Family-owned market gets approval for modest expansion

Family-owned market gets approval for modest expansion
Bader “Bud” Bajalia and his wife, Jeanette

Two seemingly parallel applications for development in the predominantly residential historic district of Riverside and Avondale are, in reality, divergent.

While Riverside Avondale Preservation (RAP) strongly opposes the planned unit development for The Roost, a 150-seat, late-night bar and restaurant on Oak Street, it supported a rezoning request in order to bring the Pinegrove Market and Deli into conformance with Zoning Code.

The current zoning, RLD-60, is residential on Pinegrove Avenue, but the popular meat market and deli has been in continuous operation prior to the 1969 Zoning Code and the 2008 Riverside Avondale Overlay.

The application did initially meet some resistance from RAP and a few nearby property owners, but once the family made assurances the establishment would not grow in size, scale and intensity beyond a 60-seat restaurant, RAP put its support behind the ordinance.

Nader Bajalia, second oldest son of the family who owns the business, said the process took about 18 months, negotiating all the usual sticking points: parking, hours, noise and traffic.

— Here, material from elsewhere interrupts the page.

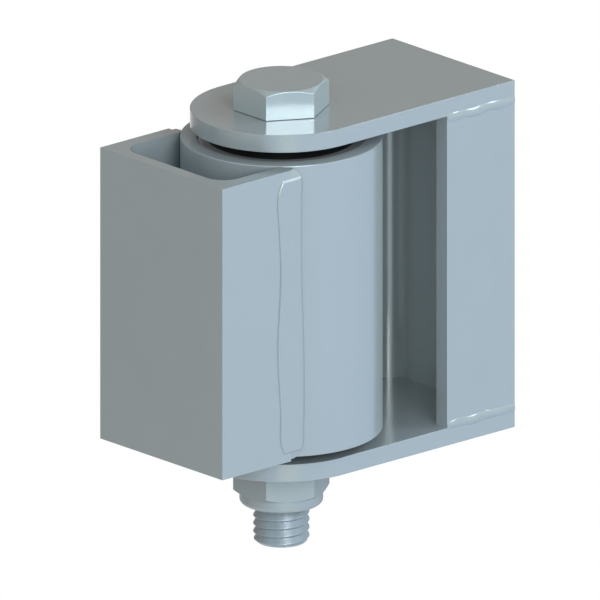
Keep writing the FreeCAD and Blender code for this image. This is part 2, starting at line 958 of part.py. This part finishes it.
def make_welds(gate_channel, barrel, post_channel, plates):
    welds = [
        make_gate_weld("weld_gate_front", 1, -0.2, 0.25, [gate_channel, barrel]),
        make_gate_weld("weld_gate_rear", -1, 0.11, -0.3, [gate_channel, barrel]),
    ]
    phase = 0.18
    for plate, level, place in ((plates[0], 1, "top"), (plates[1], -1, "bottom")):
        for side, face in ((1, "front"), (-1, "rear")):
            neighbours = [post_channel, plate]
            welds.append(
                make_plate_weld(f"weld_{place}_{face}", side, level, phase, neighbours)
            )
            phase += 0.23
    return welds


def make_hinge():
    gate_channel = make_gate_channel()
    post_channel = make_post_channel()
    plates = [make_plate("top_plate", clevis_half), make_plate("bottom_plate", -clevis_top)]
    barrel = make_barrel()
    pieces = [gate_channel, post_channel, *plates, barrel, make_bolt(), *make_nut()]
    pieces += make_spacers()
    pieces += make_bearing("upper", bearing_middle)
    pieces += make_bearing("lower", -bearing_middle)
    doc.recompute()
    pieces += make_welds(gate_channel, barrel, post_channel, plates)
    doc.recompute()
    return pieces


def check_document(pieces):
    """Stops before anything is written if a feature failed or a piece isn't a sound solid."""
    for thing in doc.Objects:
        if "Invalid" in thing.State or "Error" in thing.State:
            raise RuntimeError(f"{thing.Name} did not build: {thing.State}")
    for piece in pieces:
        if piece.Shape.isNull() or not piece.Shape.isValid() or not piece.Shape.Solids:
            raise RuntimeError(f"{piece.Label} is not a sound solid")


def write_steps(pieces):
    os.makedirs("parts", exist_ok=True)
    for piece in pieces:
        piece.Shape.exportStep(f"parts/{piece.Label}.step")
        solids = len(piece.Shape.Solids)
        print(f"{piece.Label}: {solids} solid(s), {piece.Shape.Volume:.1f} mm3")


hinge_pieces = make_hinge()
check_document(hinge_pieces)
write_steps(hinge_pieces)
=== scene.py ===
"""Looks for the weld-on ball bearing hinge: satin zinc over steel, in a plain pale studio.

Lengths are in metres. +Z is up along the pivot, and the photograph looks from -X, -Y and a
little above. Front is -Y, and right and left are those of the photograph.
"""

import json
import math

import bmesh
import bpy
from mathutils import Matrix, Vector


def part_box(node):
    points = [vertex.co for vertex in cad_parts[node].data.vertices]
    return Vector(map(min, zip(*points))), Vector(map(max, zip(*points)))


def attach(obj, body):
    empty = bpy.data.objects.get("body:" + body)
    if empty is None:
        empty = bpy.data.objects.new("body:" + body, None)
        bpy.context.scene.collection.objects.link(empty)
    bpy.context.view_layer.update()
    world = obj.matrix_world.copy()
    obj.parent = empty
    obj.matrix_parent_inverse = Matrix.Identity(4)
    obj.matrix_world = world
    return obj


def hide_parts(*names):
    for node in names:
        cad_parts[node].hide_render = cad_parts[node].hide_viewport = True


MM = 0.001

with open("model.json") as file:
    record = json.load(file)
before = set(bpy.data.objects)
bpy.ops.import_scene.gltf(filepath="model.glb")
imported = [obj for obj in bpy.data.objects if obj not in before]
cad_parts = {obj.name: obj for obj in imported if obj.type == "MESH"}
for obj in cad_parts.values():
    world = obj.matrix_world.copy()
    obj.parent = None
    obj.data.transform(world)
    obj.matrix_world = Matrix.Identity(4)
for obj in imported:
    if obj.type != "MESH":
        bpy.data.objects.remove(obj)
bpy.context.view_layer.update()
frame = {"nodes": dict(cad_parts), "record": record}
nodes = frame["nodes"]

# The middle of the barrel, on the pivot's axis
barrel_low, barrel_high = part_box("barrel_tube")
pivot = (barrel_low + barrel_high) / 2


# Camera

# The photograph's direction of view in degrees, and its width, at 4.5525 pixels to the millimetre
VIEW_AZIMUTH = -42.0
VIEW_ELEVATION = 18.0
VIEW_WIDTH = 131.8 * MM
# Where the middle of the picture is, seen from the pivot
VIEW_RIGHT_OF_PIVOT = 4.11 * MM
VIEW_BELOW_PIVOT = 4.277 * MM
CAMERA_DISTANCE = 0.8
CAMERA_REACH = 10.0


def view_axes():
    """The view's right, up and back directions."""
    turn = math.radians(VIEW_AZIMUTH)
    lift = math.radians(VIEW_ELEVATION)
    right = Vector((math.cos(turn), math.sin(turn), 0))
    back = Vector(
        (math.sin(turn) * math.cos(lift), -math.cos(turn) * math.cos(lift), math.sin(lift))
    )
    return right, back.cross(right), back


def make_camera():
    data = bpy.data.cameras.new("view")
    data.type = "ORTHO"
    data.ortho_scale = VIEW_WIDTH
    data.clip_end = CAMERA_REACH
    camera = bpy.data.objects.new("view", data)
    bpy.context.scene.collection.objects.link(camera)
    right, up, back = view_axes()
    target = pivot + right * VIEW_RIGHT_OF_PIVOT - up * VIEW_BELOW_PIVOT
    turn = Matrix((right, up, back)).transposed()
    place = Matrix.Translation(target + back * CAMERA_DISTANCE)
    camera.matrix_world = place @ turn.to_4x4()
    bpy.context.scene.camera = camera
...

With City Council approval on March 8, 2016, the Pinegrove Market and Deli can now operate from 8 a.m. to 8 p.m., with patio seating up to 20, and on-premise sales and service of beer and wine. The actual operating hours are currently less than permitted, opening at 10 a.m. Monday through Friday. The deli serves breakfast on Saturday only, opening at 8 a.m. and closing at 7 p.m. It is not open on Sunday.

Roots in the community

For over six decades, families in Riverside and Avondale, and from nearby Ortega and other neighborhoods, dined – at home – on quality meats and steaks hand-cut by butchers at the Pinegrove Market.

Nader’s father, Bader “Bud” Bajalia, 71, bought the Pinegrove Meat Market in 1968. For the next 30-plus years, Bud cut and sold some of the finest cuts of beef, lamb and pork to residents.

As the years passed, more households became two-income families, the trend toward dining out or taking out increased, and the Pinegrove Market added “deli” to its name and service.

“In the old days, the ladies came here on the weekends and bought steaks to eat – they enjoyed cooking at home,” said Bud Bajalia. “Back then the wives stayed at home. Now nobody does that. Everyone is working now, so that’s what changed the business. The treat now is when they cook out at home.”

Bud Bajalia credits his four sons and daughter with the idea of a deli, which began around 2000.

“The boys started making salads because people were asking for it so we continued to increase until it was a full-blown deli,” he said. “People like to come in the evening and get a bite to eat. We were closing too early in the afternoon, at 3 o’clock, so I suggested we stay open a little later and see how it works.”

The response was overwhelming, said Bud Bajalia, which led to the family’s application for re-zoning to allow Pinegrove to operate as a restaurant.

Second generation carries on

The elder Bajalia, who is now retired, still comes in with his wife, Jeanette, to “help the boys out.” Three of his sons work at Pinegrove, while his oldest son and a daughter manage the Pinegrove Deli & Grill in the Times-Union building.

“I never thought I would be flipping hamburgers in my meat market,” said Bud Bajalia. “I’m a meat man, and I was proud of my profession. I did very well with it, and we’ll still in business because it’s the backbone of our deli. It gives people the idea you can get a good hamburger and a good steak; most places don’t have that.”

Jeanette still seasons the meat and other dishes, such as tabbouleh and Greek pasta, but the family knows she needs to pass her recipes along. “The boys have always depended on us to do these things,” said Bajalia. “They know how to run the business, cut the meat and sell it, but to do what she does, they can’t do it all.”

The Bajalias plan to video Jeanette while she explains how she prepares each dish, keeping her family cooking secrets for posterity and for the delight of future customers.

Bud and Jeanette Bajalia will celebrate their 50th anniversary April 24. They were married on Easter in 1966, after a whirlwind courtship. “We met on Christmas Eve and were engaged on New Year’s Eve,” said Jeannette. Both she and her husband are from Jerusalem. Bud came to the United States as a young boy, then to Jacksonville in 1954, but Jeanette didn’t immigrate to America until the 1960s.